## Task details
Copy nothing but the lines below running from the line containing "Keep writing the OpenSCAD" through the line containing "return a.oval_h *", both end lines included.

## Input material
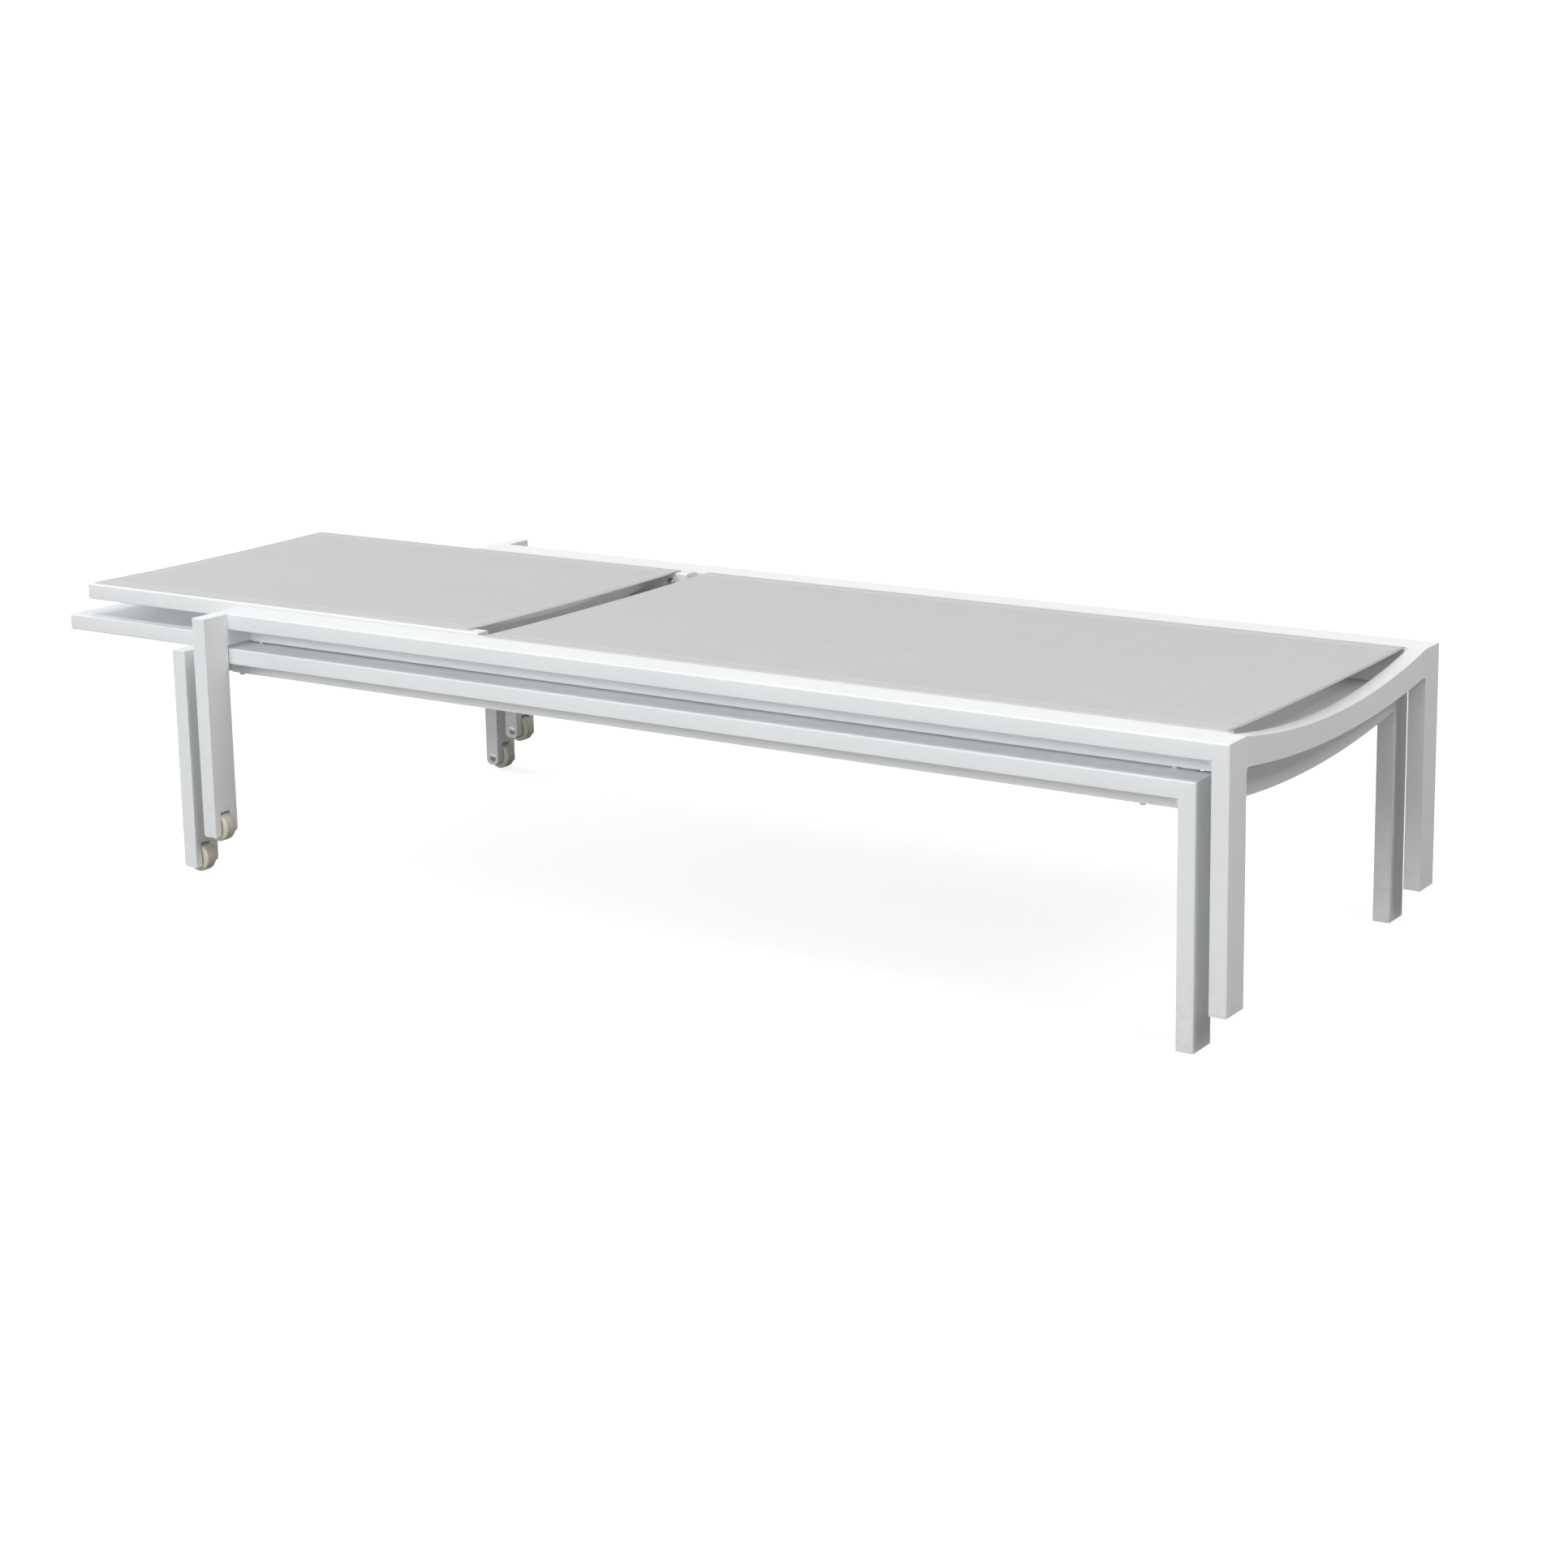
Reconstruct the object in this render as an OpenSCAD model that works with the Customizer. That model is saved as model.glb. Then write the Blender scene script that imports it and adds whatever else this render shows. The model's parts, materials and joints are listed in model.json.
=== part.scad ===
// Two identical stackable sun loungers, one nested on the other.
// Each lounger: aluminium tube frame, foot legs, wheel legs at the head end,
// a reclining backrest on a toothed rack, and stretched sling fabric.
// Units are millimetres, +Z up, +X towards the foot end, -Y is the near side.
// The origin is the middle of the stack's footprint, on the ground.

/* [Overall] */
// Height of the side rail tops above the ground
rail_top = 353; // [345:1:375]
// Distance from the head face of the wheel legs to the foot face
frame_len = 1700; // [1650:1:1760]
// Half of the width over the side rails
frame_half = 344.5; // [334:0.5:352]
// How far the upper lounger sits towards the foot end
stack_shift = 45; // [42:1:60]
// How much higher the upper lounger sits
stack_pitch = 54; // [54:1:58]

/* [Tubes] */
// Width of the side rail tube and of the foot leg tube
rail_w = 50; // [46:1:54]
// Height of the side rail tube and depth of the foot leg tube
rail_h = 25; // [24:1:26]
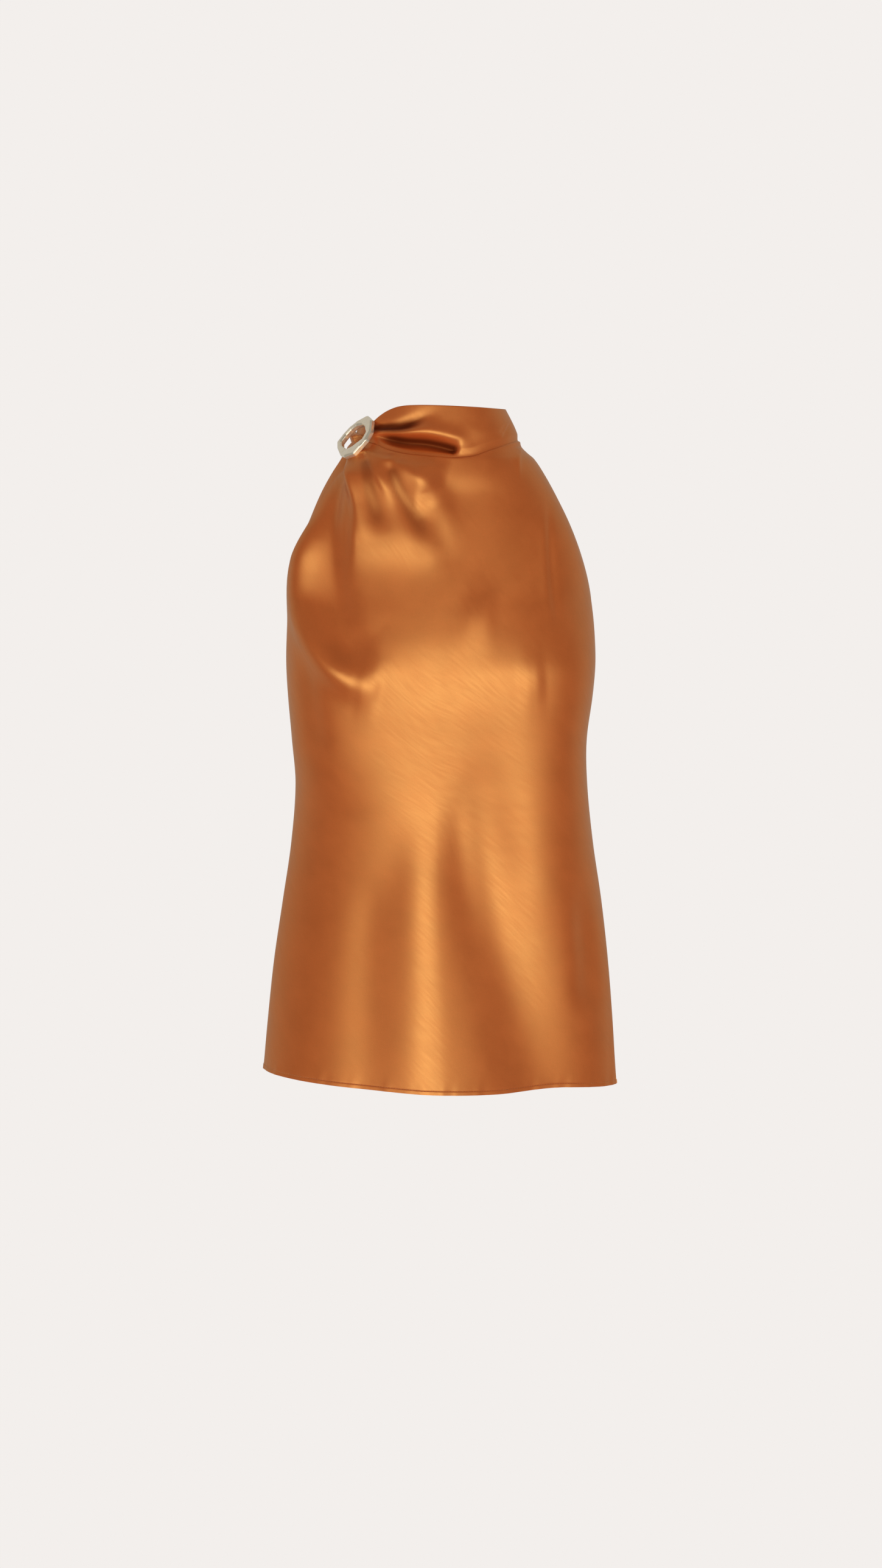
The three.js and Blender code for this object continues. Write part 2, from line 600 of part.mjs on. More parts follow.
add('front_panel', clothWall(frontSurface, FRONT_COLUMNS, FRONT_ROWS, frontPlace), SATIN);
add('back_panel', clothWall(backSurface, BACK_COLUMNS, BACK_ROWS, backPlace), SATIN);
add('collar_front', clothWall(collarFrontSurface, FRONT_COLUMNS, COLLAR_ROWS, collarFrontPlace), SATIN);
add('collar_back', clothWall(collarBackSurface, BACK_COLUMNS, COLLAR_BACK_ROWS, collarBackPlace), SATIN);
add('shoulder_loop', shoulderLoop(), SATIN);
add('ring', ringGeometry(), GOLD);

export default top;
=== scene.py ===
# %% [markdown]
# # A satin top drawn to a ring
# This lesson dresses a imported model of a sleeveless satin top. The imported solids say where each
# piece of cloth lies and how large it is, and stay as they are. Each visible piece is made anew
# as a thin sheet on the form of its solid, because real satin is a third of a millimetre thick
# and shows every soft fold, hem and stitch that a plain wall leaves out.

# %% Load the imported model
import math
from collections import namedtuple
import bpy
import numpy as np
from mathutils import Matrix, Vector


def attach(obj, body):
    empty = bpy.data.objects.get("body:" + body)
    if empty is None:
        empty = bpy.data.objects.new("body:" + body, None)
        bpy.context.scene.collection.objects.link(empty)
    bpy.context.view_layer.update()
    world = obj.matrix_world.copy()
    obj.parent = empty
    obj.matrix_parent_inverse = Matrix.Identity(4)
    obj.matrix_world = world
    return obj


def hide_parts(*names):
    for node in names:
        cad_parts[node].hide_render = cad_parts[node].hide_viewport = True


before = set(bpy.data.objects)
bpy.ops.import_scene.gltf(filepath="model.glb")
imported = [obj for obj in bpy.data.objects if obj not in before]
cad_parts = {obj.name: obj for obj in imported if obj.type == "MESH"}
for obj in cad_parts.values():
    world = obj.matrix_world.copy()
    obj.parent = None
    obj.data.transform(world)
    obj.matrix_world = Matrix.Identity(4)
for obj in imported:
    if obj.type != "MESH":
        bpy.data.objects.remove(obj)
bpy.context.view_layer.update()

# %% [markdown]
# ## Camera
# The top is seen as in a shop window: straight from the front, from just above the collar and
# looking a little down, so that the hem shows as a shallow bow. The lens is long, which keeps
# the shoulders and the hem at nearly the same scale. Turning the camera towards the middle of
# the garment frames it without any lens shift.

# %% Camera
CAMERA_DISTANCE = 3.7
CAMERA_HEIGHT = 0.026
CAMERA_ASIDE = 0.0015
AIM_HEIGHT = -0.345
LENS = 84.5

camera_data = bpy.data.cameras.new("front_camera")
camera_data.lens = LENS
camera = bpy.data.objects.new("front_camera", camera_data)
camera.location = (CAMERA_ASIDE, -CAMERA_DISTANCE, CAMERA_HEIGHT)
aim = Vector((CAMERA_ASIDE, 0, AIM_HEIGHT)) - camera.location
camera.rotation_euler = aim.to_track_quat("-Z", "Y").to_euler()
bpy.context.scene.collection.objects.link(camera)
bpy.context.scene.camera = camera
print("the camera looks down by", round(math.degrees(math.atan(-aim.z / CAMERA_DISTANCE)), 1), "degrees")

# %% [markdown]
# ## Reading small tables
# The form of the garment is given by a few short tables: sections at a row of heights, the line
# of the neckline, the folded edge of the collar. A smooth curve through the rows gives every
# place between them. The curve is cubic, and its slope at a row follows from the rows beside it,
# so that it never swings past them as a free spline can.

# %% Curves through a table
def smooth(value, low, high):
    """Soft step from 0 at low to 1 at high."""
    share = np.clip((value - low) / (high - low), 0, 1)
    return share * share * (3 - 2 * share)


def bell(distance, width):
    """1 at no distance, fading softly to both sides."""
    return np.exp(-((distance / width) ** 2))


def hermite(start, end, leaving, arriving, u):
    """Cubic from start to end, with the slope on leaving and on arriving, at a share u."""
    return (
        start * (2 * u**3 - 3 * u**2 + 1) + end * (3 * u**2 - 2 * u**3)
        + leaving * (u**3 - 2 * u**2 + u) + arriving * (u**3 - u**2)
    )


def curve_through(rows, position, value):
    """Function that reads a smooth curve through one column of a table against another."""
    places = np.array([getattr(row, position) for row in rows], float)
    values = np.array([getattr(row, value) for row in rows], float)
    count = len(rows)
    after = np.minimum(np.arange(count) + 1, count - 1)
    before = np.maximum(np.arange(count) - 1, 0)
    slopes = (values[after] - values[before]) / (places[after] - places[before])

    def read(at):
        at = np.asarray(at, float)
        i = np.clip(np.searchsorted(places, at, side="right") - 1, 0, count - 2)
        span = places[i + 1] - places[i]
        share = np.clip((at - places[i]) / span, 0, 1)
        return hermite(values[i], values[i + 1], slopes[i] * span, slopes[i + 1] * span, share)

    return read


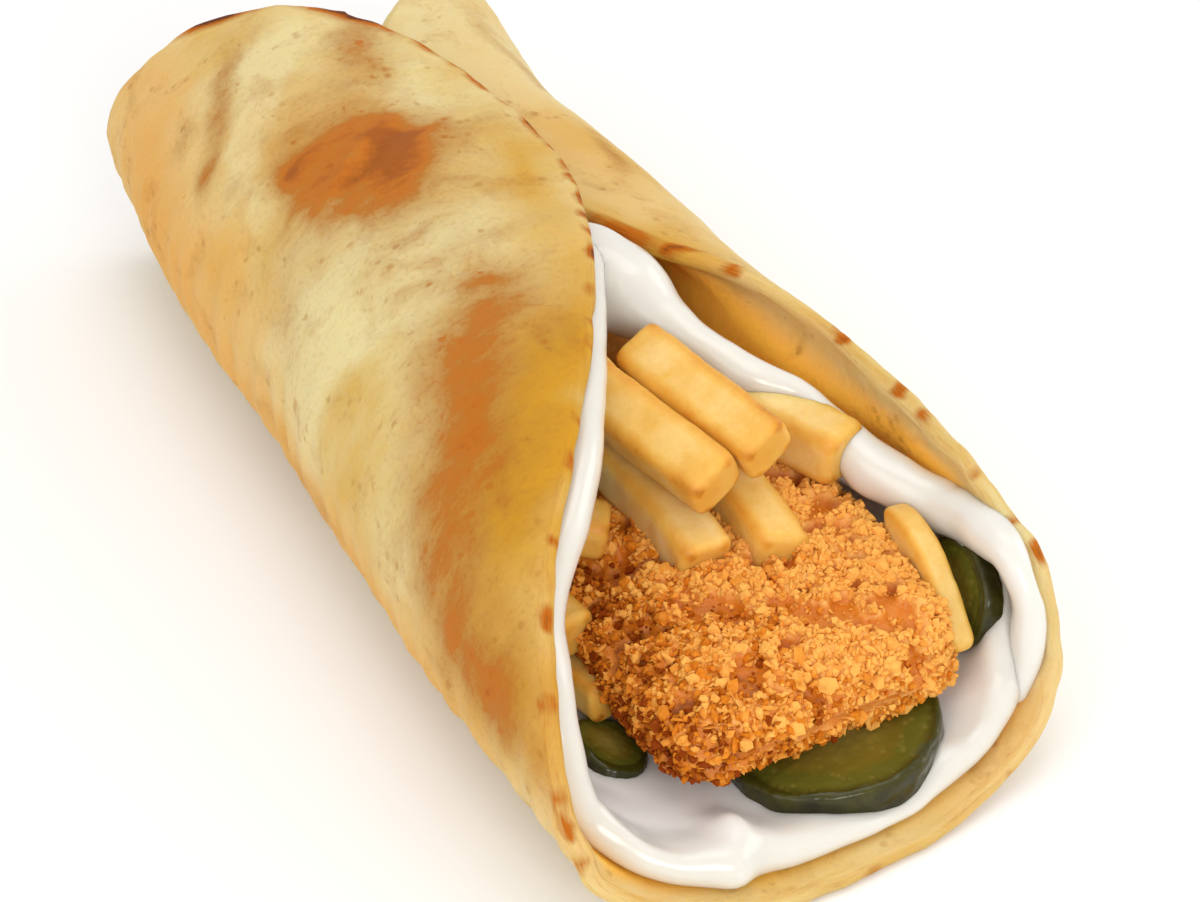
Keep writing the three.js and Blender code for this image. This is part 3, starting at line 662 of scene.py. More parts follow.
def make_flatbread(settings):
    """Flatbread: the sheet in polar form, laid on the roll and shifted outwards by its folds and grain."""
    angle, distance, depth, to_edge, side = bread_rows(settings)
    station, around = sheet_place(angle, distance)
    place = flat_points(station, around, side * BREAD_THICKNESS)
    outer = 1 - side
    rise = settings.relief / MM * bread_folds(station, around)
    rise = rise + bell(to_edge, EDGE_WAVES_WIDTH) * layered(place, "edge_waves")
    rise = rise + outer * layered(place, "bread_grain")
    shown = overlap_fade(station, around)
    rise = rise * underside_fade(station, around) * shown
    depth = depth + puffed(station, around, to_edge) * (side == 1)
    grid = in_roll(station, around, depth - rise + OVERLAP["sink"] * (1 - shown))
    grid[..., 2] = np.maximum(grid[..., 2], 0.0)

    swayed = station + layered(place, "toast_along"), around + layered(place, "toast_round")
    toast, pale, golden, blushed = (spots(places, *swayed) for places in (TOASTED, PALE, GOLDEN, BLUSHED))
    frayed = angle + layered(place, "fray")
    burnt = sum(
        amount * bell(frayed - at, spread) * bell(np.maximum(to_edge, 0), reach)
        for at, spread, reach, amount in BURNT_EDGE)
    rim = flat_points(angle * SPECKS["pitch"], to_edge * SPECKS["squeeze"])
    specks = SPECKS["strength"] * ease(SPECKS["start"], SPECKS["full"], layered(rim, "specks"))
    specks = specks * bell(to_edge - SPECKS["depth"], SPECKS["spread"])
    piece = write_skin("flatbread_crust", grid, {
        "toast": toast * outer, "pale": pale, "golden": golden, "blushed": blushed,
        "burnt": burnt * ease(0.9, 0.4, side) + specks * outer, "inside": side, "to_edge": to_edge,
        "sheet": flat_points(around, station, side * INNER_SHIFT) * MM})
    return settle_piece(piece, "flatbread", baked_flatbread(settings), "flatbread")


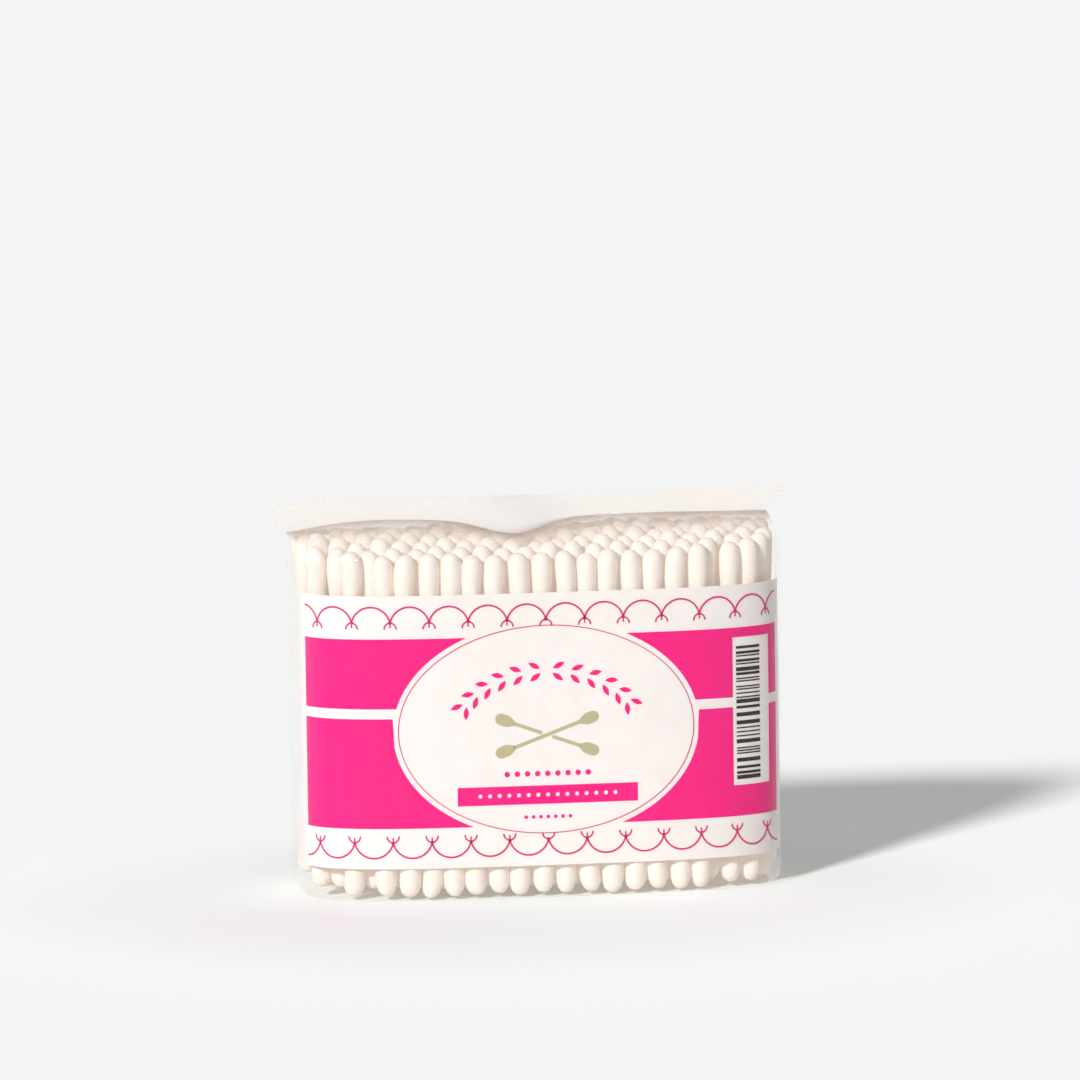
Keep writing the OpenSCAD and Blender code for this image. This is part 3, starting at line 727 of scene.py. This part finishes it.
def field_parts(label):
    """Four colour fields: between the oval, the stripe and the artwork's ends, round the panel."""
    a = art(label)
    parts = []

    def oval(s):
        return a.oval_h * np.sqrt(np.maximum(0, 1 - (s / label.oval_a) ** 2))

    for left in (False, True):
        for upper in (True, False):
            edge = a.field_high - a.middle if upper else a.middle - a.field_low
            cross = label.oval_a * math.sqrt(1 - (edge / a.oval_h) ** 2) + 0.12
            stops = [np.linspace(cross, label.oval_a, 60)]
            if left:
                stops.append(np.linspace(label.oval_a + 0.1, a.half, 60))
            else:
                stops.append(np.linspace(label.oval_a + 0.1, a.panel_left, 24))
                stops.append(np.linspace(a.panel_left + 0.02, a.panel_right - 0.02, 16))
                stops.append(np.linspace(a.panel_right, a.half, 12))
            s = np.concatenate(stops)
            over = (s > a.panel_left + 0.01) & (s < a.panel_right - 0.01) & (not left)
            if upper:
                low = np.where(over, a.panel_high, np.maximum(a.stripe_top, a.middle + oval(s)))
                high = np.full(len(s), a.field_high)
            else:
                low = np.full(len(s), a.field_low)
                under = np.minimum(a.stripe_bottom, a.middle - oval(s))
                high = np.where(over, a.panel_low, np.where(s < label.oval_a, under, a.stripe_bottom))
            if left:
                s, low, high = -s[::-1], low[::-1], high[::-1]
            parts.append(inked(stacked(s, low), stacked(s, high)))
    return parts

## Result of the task
Keep writing the OpenSCAD and Blender code for this image. This is part 3, starting at line 727 of scene.py. This part finishes it.
def field_parts(label):
    """Four colour fields: between the oval, the stripe and the artwork's ends, round the panel."""
    a = art(label)
    parts = []

    def oval(s):
        return a.oval_h * np.sqrt(np.maximum(0, 1 - (s / label.oval_a) ** 2))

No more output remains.